As Carlos Miller rightly points out, the recovered video (embedded below) is quite dark and grainy, thus making it quite difficult to make out exactly what is going on. However, “it does show deputies trying to shove Casey Warren into the back of a patrol car.”
Witnessing the strange and likely disturbing incident, Sean Warren’s fiancée called 911 in an attempt to get the New Orleans police to come to the rescue.
The New Orleans police arrived, informed both Warren brothers they were not being arrested and one officer even used his flashlight to assist Sean Warren in locating his broken phone.
According to The New Orleans Times-Picayune, “The brothers and other witnesses say the Jefferson Parish deputies initially threw the spent Taser cartridges into a neighbor’s trash can, but retrieved them once New Orleans police arrived.”
New Orleans attorney Sonny Armond, who is both the stepfather and attorney of the Warren brothers, said that the police were actually trying to cover up evidence of their actions.
“They were clearly trying to manipulate the scene,” said Armond.

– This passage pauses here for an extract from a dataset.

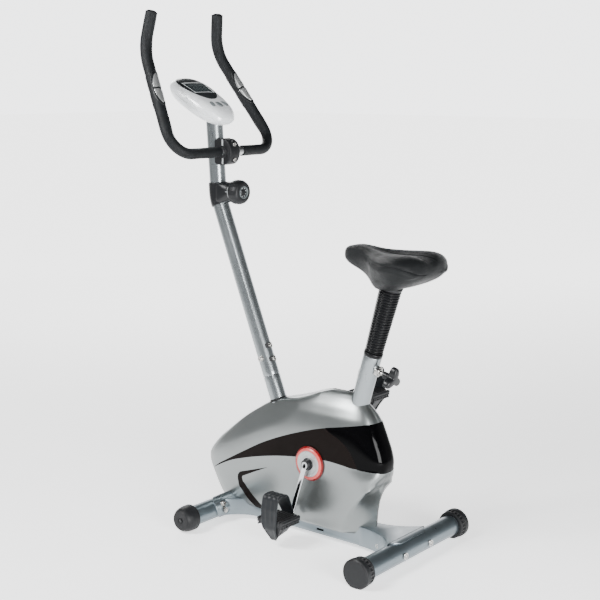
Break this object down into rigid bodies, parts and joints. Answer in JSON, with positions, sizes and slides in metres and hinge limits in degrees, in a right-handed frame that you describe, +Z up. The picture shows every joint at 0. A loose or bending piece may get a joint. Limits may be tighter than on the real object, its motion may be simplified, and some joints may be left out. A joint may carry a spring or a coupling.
{
  "type": "exercise bike",
  "caption": "Upright magnetic exercise bike with a silver frame and shroud, black saddle on a bellows post, foam handlebar, egg-shaped console, tension knob and strapped pedals.",
  "frame": {"origin": "on the floor under the centre of the bounding box", "axes": "+X forward (rider faces +X), +Y to the rider's left, +Z up"},
  "size_m": [0.7961, 0.434, 1.2867],
  "materials": {
    "silver_frame": "silver-grey powder coat",
    "zinc_bolts": "zinc plated",
    "black_plastic": "fine grain moulded",
    "steel_parts": "turned steel",
    "flywheel_iron": "machined cast iron",
    "magnet_black": "coated ferrite",
    "shroud_silver": "silver metallic paint on moulded plastic",
    "panel_gloss": "gloss black",
    "cable_black": "ribbed rubber",
    "console_white": "pale silver-white paint",
    "window_gloss": "dark tinted",
    "board_green": "solder mask",
    "crank_chrome": "polished",
    "disc_red": "red and silver moulded",
    "pedal_plastic": "ribbed",
    "strap_rubber": "matte",
    "bar_paint": "silver",
    "foam": "closed-cell foam",
    "saddle_skin": "black vinyl over foam",
    "button_grey": "satin"
  },
  "bodies": {
    "frame": {"main_beam": "silver_frame", "front_bracket": "silver_frame", "rear_bracket": "silver_frame", "front_stabilizer": "silver_frame", "rear_stabilizer": "silver_frame", "seat_tube": "silver_frame", "mast_socket": "silver_frame", "mast": "silver_frame", "bottom_bracket": "silver_frame", "flywheel_fork": "silver_frame", "stabilizer_bolts": "zinc_bolts", "mast_screws": "zinc_bolts", "clamp_screws": "zinc_bolts", "shroud_screws": "zinc_bolts", "seat_bushing": "black_plastic", "mast_gasket": "black_plastic", "tension_sleeve": "black_plastic", "clamp_base": "black_plastic", "clamp_cap": "black_plastic", "front_foot_plugs": "black_plastic", "crank_bearings": "steel_parts", "flywheel_axle": "steel_parts", "brake_pivot": "steel_parts", "shroud_left": "shroud_silver", "shroud_right": "shroud_silver", "rear_panel": "panel_gloss", "tension_cable": "cable_black", "drive_belt": "cable_black", "console_back": "console_white", "console_front": "console_white", "console_window": "window_gloss", "console_board": "board_green"},
    "crank": {"crank_axle": "steel_parts", "crank_arms": "crank_chrome", "crank_discs": "disc_red", "drive_pulley": "black_plastic", "pedal_spindles": "steel_parts"},
    "pedal_l": {"pedal_left": "pedal_plastic", "strap_left": "strap_rubber"},
    "pedal_r": {"pedal_right": "pedal_plastic", "strap_right": "strap_rubber"},
    "flywheel_body": {"flywheel": "flywheel_iron"},
    "brake": {"magnet_bracket": "steel_parts", "brake_magnets": "magnet_black"},
    "knob": {"tension_knob": "black_plastic"},
    "handlebar_body": {"handlebar": "bar_paint", "foam_grips": "foam", "pulse_sensors": "crank_chrome"},
    "seat": {"seat_post": "crank_chrome", "saddle_pan": "black_plastic", "saddle_pad": "saddle_skin", "bellows": "strap_rubber"},
    "seat_pin_body": {"seat_pin": "black_plastic"},
    "button_left_body": {"button_left": "button_grey"},
    "button_middle_body": {"button_middle": "button_grey"},
    "button_right_body": {"button_right": "button_grey"},
    "roller_l": {"roller_left": "black_plastic"},
    "roller_r": {"roller_right": "black_plastic"},
    "rear_cap_l": {"rear_cap_left": "black_plastic"},
    "rear_cap_r": {"rear_cap_right": "black_plastic"}
  },
  "joints": [
    {"name": "crank_spin", "type": "hinge", "parent": "frame", "child": "crank", "pos_m": [-0.085, 0, 0.202], "axis": [0, 1, 0], "continuous": true},
    {"name": "pedal_left_spin", "type": "hinge", "parent": "crank", "child": "pedal_l", "pos_m": [-0.03927, 0.122, 0.06124], "axis": [0, 1, 0], "continuous": true},
    {"name": "pedal_right_spin", "type": "hinge", "parent": "crank", "child": "pedal_r", "pos_m": [-0.13073, -0.122, 0.34276], "axis": [0, 1, 0], "continuous": true},
    {"name": "flywheel_spin", "type": "hinge", "parent": "frame", "child": "flywheel_body", "pos_m": [0.136, 0, 0.155], "axis": [0, 1, 0], "continuous": true},
    {"name": "knob_turn", "type": "hinge", "parent": "frame", "child": "knob", "pos_m": [0.19, 0, 0.843], "axis": [-1, 0, 0], "range_deg": [0, 270]},
    {"name": "brake_swing", "type": "hinge", "parent": "frame", "child": "brake", "pos_m": [0.192, 0, 0.073], "axis": [0, 1, 0], "range_deg": [-4, 0]},
    {"name": "seat_height", "type": "slide", "parent": "frame", "child": "seat", "axis": [-0.2823, 0, 0.9593], "range_m": [-0.075, 0.075], "deforming": ["bellows"]},
    {"name": "seat_pin_push", "type": "slide", "parent": "frame", "child": "seat_pin_body", "axis": [0.9593, 0, 0.2823], "range_m": [0, 0.008]},
    {"name": "handlebar_tilt", "type": "hinge", "parent": "frame", "child": "handlebar_body", "pos_m": [0.229, 0, 0.943], "axis": [0, 1, 0], "range_deg": [-15, 15]},
    {"name": "roller_left_spin", "type": "hinge", "parent": "frame", "child": "roller_l", "pos_m": [0.203, 0.2, 0.033], "axis": [0, 1, 0], "continuous": true},
    {"name": "roller_right_spin", "type": "hinge", "parent": "frame", "child": "roller_r", "pos_m": [0.203, -0.2, 0.033], "axis": [0, 1, 0], "continuous": true},
    {"name": "rear_cap_left_turn", "type": "hinge", "parent": "frame", "child": "rear_cap_l", "pos_m": [-0.339, 0.2, 0.033], "axis": [0, 1, 0], "range_deg": [-30, 30]},
    {"name": "rear_cap_right_turn", "type": "hinge", "parent": "frame", "child": "rear_cap_r", "pos_m": [-0.339, -0.2, 0.033], "axis": [0, 1, 0], "range_deg": [-30, 30]},
    {"name": "button_left_press", "type": "slide", "parent": "frame", "child": "button_left_body", "axis": [0.5, 0, -0.866], "range_m": [0, 0.0012], "stiffness_N_per_m": 400},
    {"name": "button_middle_press", "type": "slide", "parent": "frame", "child": "button_middle_body", "axis": [0.5, 0, -0.866], "range_m": [0, 0.0012], "stiffness_N_per_m": 400},
    {"name": "button_right_press", "type": "slide", "parent": "frame", "child": "button_right_body", "axis": [0.5, 0, -0.866], "range_m": [0, 0.0012], "stiffness_N_per_m": 400}
  ],
  "couplings": [
    {"joint": "flywheel_spin", "follows": "crank_spin", "ratio": 6.303},
    {"joint": "brake_swing", "follows": "knob_turn", "ratio": -0.014815}
  ]
}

Around 12 hours after the initial incident, which occurred at roughly 12:30 am on the Crescent City Connection in Orleans Parish on Monday, September 10, 2012, according to Armond, Casey Warran was arrested by New Orleans police “on a Jefferson Parish warrant for reckless driving and flight from an officer.”

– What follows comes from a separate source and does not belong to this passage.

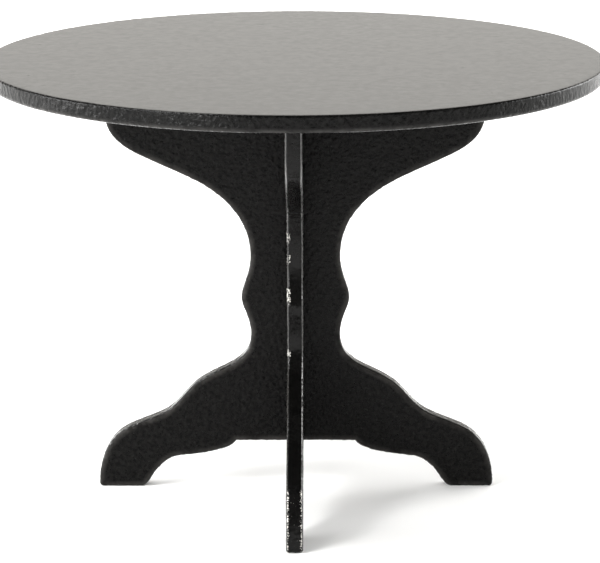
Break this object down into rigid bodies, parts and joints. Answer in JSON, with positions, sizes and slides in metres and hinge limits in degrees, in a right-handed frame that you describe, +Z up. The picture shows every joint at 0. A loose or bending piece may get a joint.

The entire ordeal can be traced back to when Casey Warran was driving with his brother and noticed that a brown Crown Victoria was following him.
According to Armond, Warren slowed down and at one point came to a complete stop in the right lane in an attempt to lose the unknown vehicle.

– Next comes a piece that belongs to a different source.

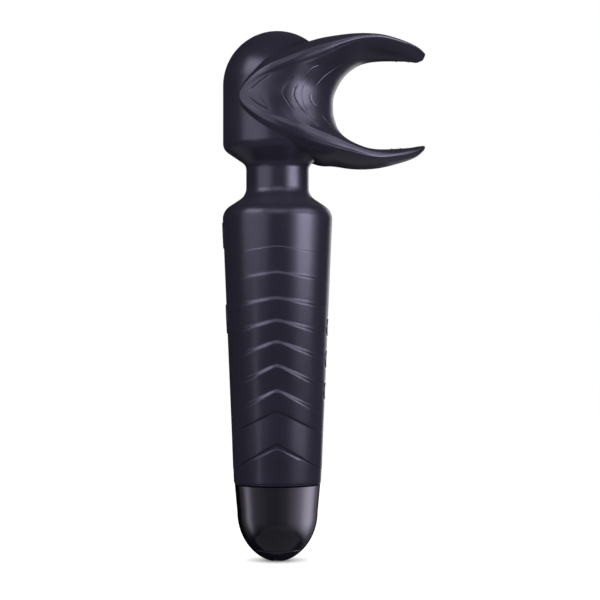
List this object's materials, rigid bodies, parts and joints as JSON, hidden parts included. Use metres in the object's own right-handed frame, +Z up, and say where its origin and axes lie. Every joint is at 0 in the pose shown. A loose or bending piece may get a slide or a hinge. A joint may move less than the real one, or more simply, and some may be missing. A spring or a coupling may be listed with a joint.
{
  "type": "handheld wand massager",
  "caption": "Silicone-covered wand massager: tapered handle with push buttons, glossy foot cap, flexible neck and a round head carrying a U-shaped cradle.",
  "frame": {"origin": "middle of the small flat foot under the end cap, on the wand's axis", "axes": "+Z up the wand to the top of the head, +X the side the cradle opens to and the buttons face, Y across"},
  "size_m": [0.0802, 0.0464, 0.2097],
  "materials": {
    "silicone": "matte silicone with a faint violet cast",
    "cap_gloss": "high gloss",
    "insert_gloss": "high gloss",
    "button_gloss": "high gloss",
    "inner_plastic": "fine moulded texture",
    "fastener_steel": "zinc plated",
    "spring_steel": "oiled wire",
    "motor_steel": "plated can",
    "lamination_steel": "stacked laminations",
    "magnet": "ferrite",
    "weight_metal": "machined",
    "damper_rubber": "soft moulded",
    "cushion_foam": "closed-cell foam",
    "cell_sleeve": "shrink-sleeved can",
    "nickel": "nickel strip",
    "circuit_board": "solder mask",
    "chip": "moulded package",
    "contact_gold": "gold plated",
    "lead_insulation": "stranded wire insulation"
  },
  "bodies": {
    "handle": {"grip_skin": "silicone", "chassis_front": "inner_plastic", "chassis_rear": "inner_plastic", "chassis_screws": "fastener_steel", "neck_lower_socket": "inner_plastic", "battery_cell": "cell_sleeve", "battery_cushions": "cushion_foam", "battery_tabs": "nickel", "control_board": "circuit_board", "board_chips": "chip", "tact_switches": "chip", "end_cap": "cap_gloss", "end_cap_seal": "damper_rubber", "base_insert": "insert_gloss", "charge_contacts": "contact_gold", "charge_magnets": "magnet", "charge_board": "circuit_board", "charge_leads": "lead_insulation"},
    "neck": {"neck_skin": "silicone", "neck_spring": "spring_steel", "motor_leads": "lead_insulation"},
    "head": {"head_skin": "silicone", "neck_upper_socket": "inner_plastic", "head_shell_lower": "inner_plastic", "head_shell_upper": "inner_plastic", "motor_cage": "inner_plastic", "motor_cage_screws": "fastener_steel", "motor_damper": "damper_rubber", "motor_can": "motor_steel", "motor_end_bell": "inner_plastic", "motor_magnets": "magnet"},
    "rotor": {"motor_shaft": "motor_steel", "motor_armature": "lamination_steel", "eccentric_weight": "weight_metal"},
    "upper_wing": {"upper_wing": "silicone"},
    "lower_wing": {"lower_wing": "silicone"},
    "button_up": {"button_up": "button_gloss"},
    "button_power": {"button_power": "button_gloss"},
    "button_down": {"button_down": "button_gloss"}
  },
  "joints": [
    {"name": "neck_pitch", "type": "hinge", "parent": "handle", "child": "neck", "pos_m": [0, 0, 0.148], "axis": [0, 1, 0], "range_deg": [-15, 15], "stiffness_Nm_per_rad": 2, "deforming": ["neck_skin", "neck_spring"]},
    {"name": "neck_sway", "type": "hinge", "parent": "neck", "child": "head", "pos_m": [0, 0, 0.1545], "axis": [1, 0, 0], "range_deg": [-15, 15], "stiffness_Nm_per_rad": 2, "deforming": ["motor_leads"]},
    {"name": "rotor_spin", "type": "hinge", "parent": "head", "child": "rotor", "pos_m": [0, 0, 0.198], "axis": [0, 0, 1], "continuous": true},
    {"name": "upper_wing_flex", "type": "hinge", "parent": "head", "child": "upper_wing", "pos_m": [0.027, 0, 0.2014], "axis": [0, -1, 0], "range_deg": [-4, 12], "stiffness_Nm_per_rad": 0.8},
    {"name": "lower_wing_flex", "type": "hinge", "parent": "head", "child": "lower_wing", "pos_m": [0.027, 0, 0.1619], "axis": [0, 1, 0], "range_deg": [-4, 12], "stiffness_Nm_per_rad": 0.8},
    {"name": "button_up_press", "type": "slide", "parent": "handle", "child": "button_up", "axis": [-1, 0, 0], "range_m": [0, 0.0005], "stiffness_N_per_m": 600, "springref_m": -0.0004},
    {"name": "button_power_press", "type": "slide", "parent": "handle", "child": "button_power", "axis": [-1, 0, 0], "range_m": [0, 0.0005], "stiffness_N_per_m": 600, "springref_m": -0.0004},
    {"name": "button_down_press", "type": "slide", "parent": "handle", "child": "button_down", "axis": [-1, 0, 0], "range_m": [0, 0.0005], "stiffness_N_per_m": 600, "springref_m": -0.0004}
  ]
}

A man in a white T-shirt and jeans then exited the Crown Victoria and approached the brothers’ car with his gun drawn, according to Armond, and he identified himself as a detective with Jefferson Parish.
However, due to the lack of sirens or any such traditional identifiers, Casey was frightened.
“No badge, never used lights, sirens or anything else,” said Armond. “As soon as Casey saw the gun, he got a bad feeling and took off down the bridge,” in the direction of their home.
Later the same plainclothes detective and four Jefferson Parish sheriff’s deputies in uniform arrived at their home, according to Armond.
Armond said that Casey answered the door in his boxers and when police confirmed that he was behind the wheel on the bridge he was dragged out of the house and threatened by two of the deputies.
According to Armond, Warren then asked the deputies why the New Orleans police were not present at which point he was tased on the top of his head.
“At no time did JPSO [Jefferson Parish Sheriff’s Office] request NOPD [New Orleans Police Department] assistance or anything else,” said Armond. “The deputies violated all protocol known to man. We understand none of them reported leaving their post in patrol areas (in Jefferson Parish).”
After Casey was handcuffed by deputies, Armond said that they beat him in his kidneys and back and then tased him two more times in his back before placing him in their patrol car.
Sean Warren only caught about 30 seconds of the scuffle on his cell phone before he was allegedly punched in the mouth and eventually handcuffed and tased twice in the back.
“After they tased me the first time, a deputy said, ‘Tase him again,’” said Sean Warren. “I said, ‘Please don’t tase me. I’m not resisting.’”
As Miller rightly points out, “The deputies were apparently out of their jurisdiction, which is why New Orleans police eventually got involved.”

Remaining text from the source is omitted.